A new study at Newcastle University in the UK has improved our understanding of Type 2 diabetes, providing a new insight into the positive effects that weight loss can have on sufferers. According to the researchers, reversing the condition can be as simple as losing a single gram of fat in the right place.

Type 2 diabetes affects an estimated 9 percent of the global population. It involves a build up of fat in the pancreas, which stops the organ from producing the required quantity of insulin. While it's already known that weight loss can have a huge positive impact on the condition, new research shows that a certain kind of weight loss is specific to Type 2 sufferers.

The study hinges on a trial involving 18 patients, half who were free from diabetes, and half who were Type 2 diabetes sufferers. The patients with the condition had been living with it for an average of just under seven years.

The researchers used a highly sensitive MRI scan to measure the amount of fat present in each patient's pancreas. At the start of the study, those patients with Type 2 diabetes were found to have elevated levels of pancreatic fat.

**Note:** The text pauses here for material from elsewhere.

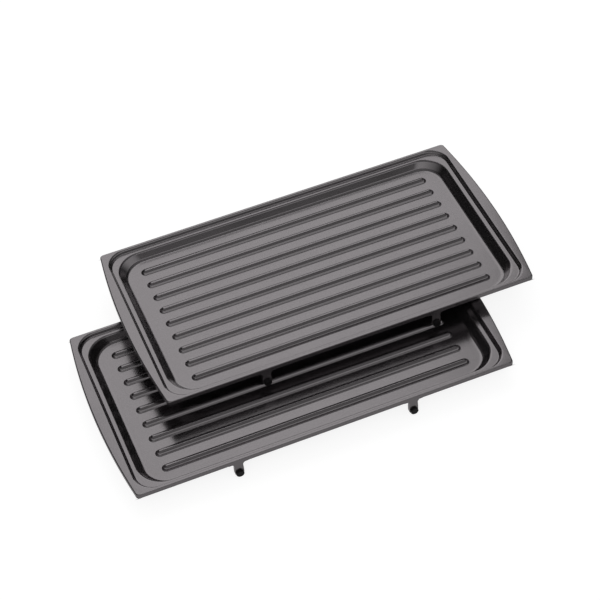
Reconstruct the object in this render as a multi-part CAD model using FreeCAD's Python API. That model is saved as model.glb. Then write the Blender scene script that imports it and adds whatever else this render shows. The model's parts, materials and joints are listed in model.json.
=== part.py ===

All participants underwent gastric bypass surgery, and after eight weeks all had lost the same amount of weight – some 13 percent of their body weight at the start of the study. However, a very important difference was observed as to where in the body the weight was lost. The amount of fat in the pancreas of a diabetes-free participants didn't change, but those diagnosed with the condition observed a 1.2 percent drop in pancreatic fat levels.

The fact that the decrease of fat in the pancreas is not related to general weight loss but is in fact specific to Type 2 diabetes, is an important discovery for treatment of the condition. But what's perhaps most surprising is just how little of the localized fat that sufferers need to shed to reverse the condition.

"So if you ask how much weight you need to lose to make your diabetes go away, the answer is one gram," says study lead Professor Roy Taylor. "But that gram needs to be fat from the pancreas. At present the only way we have to achieve this is by calorie restriction by any means – whether by diet or an operation."

The team published its research online in the journal Diabetes Care.